Section 101 Patent-Eligibility Is No Answer to Section 103 Obviousness Ruling

mCom sued City National in Southern Florida asserting claims from U.S. Patent No. 8862508, System and Method for Unifying E-Banking Touch Points and Providing Personalized Financial Services. Before that lawsuit was filed, several claims of the ‘508 patent, which claims multi-channel servers unifying touch points across an electronic banking system for customized customer experiences, were invalidated in inter partes review (IPR) proceedings brought by Unified Patents at the PTAB.

Finding both the asserted claims patentably indistinct from those invalidated in IPR proceedings under 35 U.S.C. § 103 obviousness, and that mCom did not adequately plead infringement, the district court granted City National’s motion to dismiss and denied mCom leave to amend its complaint a second time. City National moved for attorney’s fees under 35 U.S.C. § 285 and for attorney sanctions under 28 U.S.C. § 1927, which was granted by the district court after the U.S. magistrate judge recommended increasing the total award under both provisions to more than $87,000, with more than $50,000 assessed as sanctions against mCom’s counsel.

mCom appealed the Southern Florida district court’s obviousness findings only with respect to claim 17 of the ‘508 patent, which is directed to a unified electronic banking system providing financial institutions with a common point of functionality control across e-banking touch points like ATMs, websites or wireless devices. On appeal, mCom argued that the district court did not actually invalidate the claim, and that claim 17 is directed to patent-eligible subject matter under 35 U.S.C. § 101.
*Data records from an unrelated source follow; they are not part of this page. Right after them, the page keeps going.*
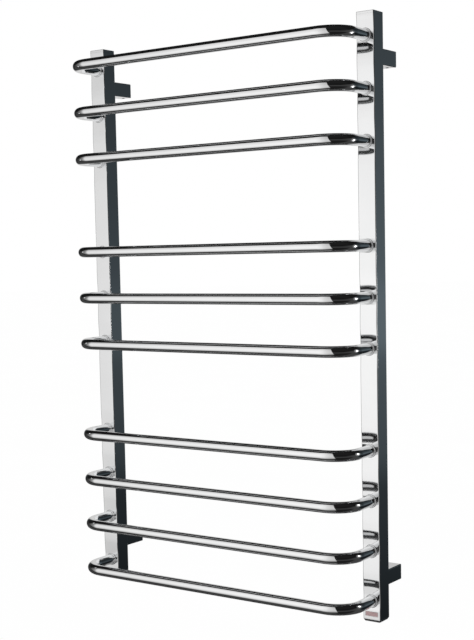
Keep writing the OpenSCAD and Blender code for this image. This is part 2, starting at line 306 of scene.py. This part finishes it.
def make_upright(side, node):
    z0, z1 = up_lo.z, up_hi.z
    cx = side * PX
    lip = 0.12 * MM
    zs = {z0 + 0.35 * MM, z1 - 0.35 * MM, z0 + 3 * MM, z1 - 3 * MM, z0 + 6 * MM, z1 - 6 * MM}
    for zr in RAIL_Z.values():
        for d in (0, 3, 6, 9, 11, 13, 15, 17, 20, 23, 26, 29, 32, 34, 36, 38, 40):
            for v in (zr - d * MM, zr + d * MM):
                if z0 + 7 * MM < v < z1 - 7 * MM:
                    zs.add(round(v, 6))
    zs = sorted(zs)
    bm = bmesh.new()
    outer, inner = [], []
    for z, inset in [(z0, lip)] + [(z, 0.0) for z in zs] + [(z1, lip)]:
        rr = max(EDGE - inset * 0.5, 0.4 * MM)
        for rings, pts in ((outer, rounded_square(POST / 2 - inset, rr, 8, FRONT_COLS)),
                           (inner, rounded_square(POST / 2 - WALL, 0.35 * MM, 8, FRONT_COLS))):
            rings.append([bm.verts.new((cx + u, MID_Y + v + (dish(side, u, z) if v < 0 else 0.0), z)) for u, v in pts])
    strip(bm, outer)
    strip(bm, inner)
    strip(bm, [outer[0], inner[0]])
    strip(bm, [outer[-1], inner[-1]])
    ob = new_object(node + "_tube", bm, "rack", "polished_steel", node)
    holes = [((cx, FRONT_Y + 1.5 * MM, RAIL_Z[r]), (0, 1, 0), RAIL_R + 0.05 * MM, 7 * MM) for r in RAILS]
    for arm in ("arm_top_right", "arm_bottom_right"):
        lo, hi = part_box(arm)
        holes.append(((cx, BACK_Y - WALL / 2, (lo.z + hi.z) / 2), (0, 1, 0), 6 * MM, WALL * 2))
    drill(ob, holes)
    smooth(ob, 40)
    weighted(ob, 50)
    apply_all(ob)
    return ob


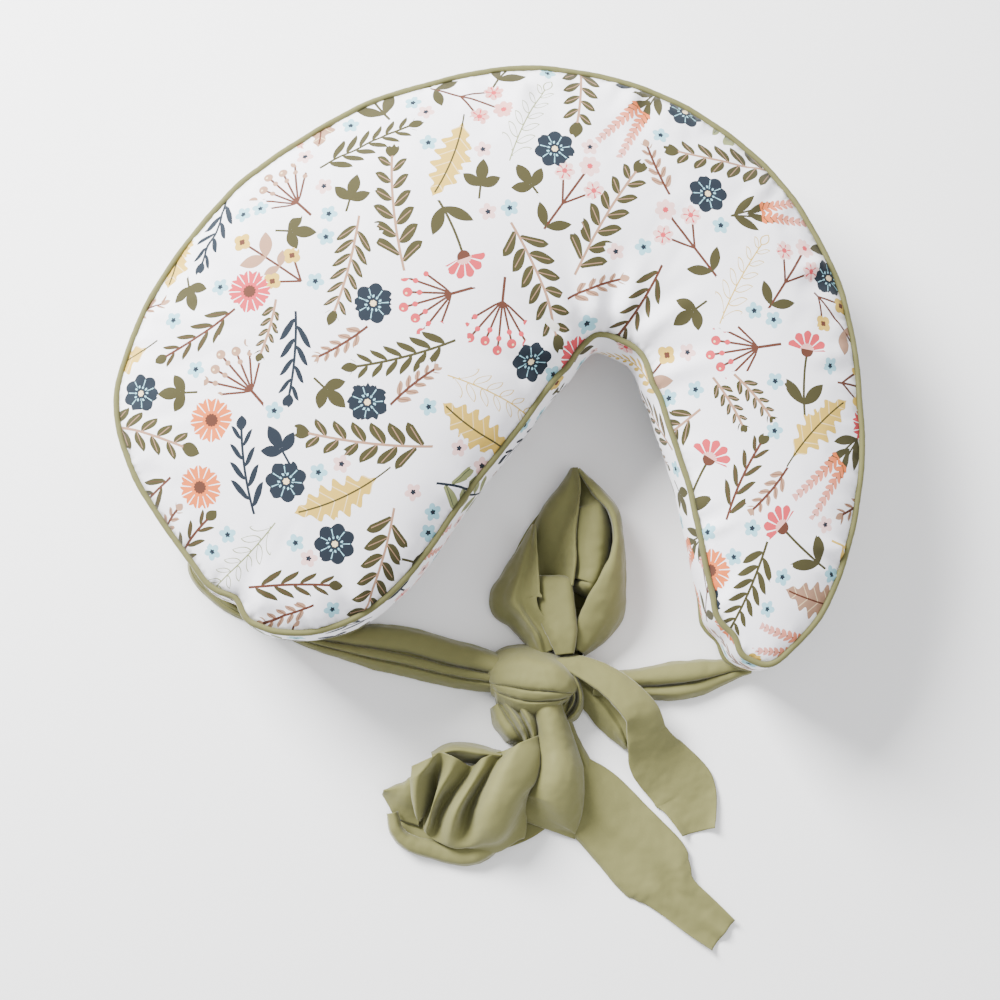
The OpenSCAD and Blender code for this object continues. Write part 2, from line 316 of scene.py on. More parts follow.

The Federal Circuit quickly dismissed mCom’s first argument, noting that the district court expressly stated in its ruling that claim 17 “does not add patentable substance” to the independent claim from which claim 17 depended. mCom’s second argument was “simply beside the point” as passing patentability muster under Section 101 does not answer obviousness under Section 103. Because mCom failed to show error in the district court’s invalidity ruling, the Federal Circuit found that it did not need to definitively decide if the district court committed reversible error in its alternative noninfringement finding, even though the appellate court noted pleading deficiencies that doomed mCom’s appeal of a related infringement case against HSBC decided by the CAFC the same day.

Even With IPR as Starting Point, No Express Finding That Litigation Was Frivolous

In concluding that the district court had erroneously found the case exceptional for awarding attorney’s fees under Section 285, however, the CAFC noted that mere invalidity was not legally sufficient for awarding fees. Even taking the unpatentability of the related claims in IPR proceedings as a starting point, the Federal Circuit held that City National never explained why the asserted claims in the district court case could not reasonably have been thought to have a materially different scope. This is especially true given the higher burden for proving obviousness in district court than in IPR proceedings at the PTAB.

Although mCom’s first complaint was dismissed as a “shotgun pleading” and its amended complaint was dismissed for containing bare assertions and an incomprehensible claim chart, the Federal Circuit held that issues with formalities and even lack of merit aren’t legally sufficient for an award under Section 285. The district court never found that City National was licensed to practice the ‘508 patent under the terms of mCom’s previous settlement with NCR Corporation, which City National argued it should be covered under as a customer of NCR. Further, although City National presented evidence of other patent infringement litigation filed by mCom and that such suits were filed to extract nuisance value settlements, it never presented evidence of the value of those settlements or even whether those cases involved the ‘508 patent.

Moving to the Section 1927 sanctions against mCom’s counsel, the Federal Circuit noted that an attorney must knowingly or recklessly pursue a frivolous claim to warrant sanctions under that statute. The district court made no express finding that mCom’s case was frivolous, and the Federal Circuit noted that mCom’s positions with regards to invalidity, infringement and licensure could not be considered wholly without merit. Because there was no adequate reason to conclude that mCom should have dropped its suit and the district court found no needless obstruction but rather lack of diligence on the part of mCom’s attorney, it was not unreasonable for mCom to litigate the case to the motion to dismiss stage.

Finding the remaining arguments unpersuasive, the Federal Circuit affirmed the dismissal of mCom’s complaint with prejudice and ordered each party to bear its own costs.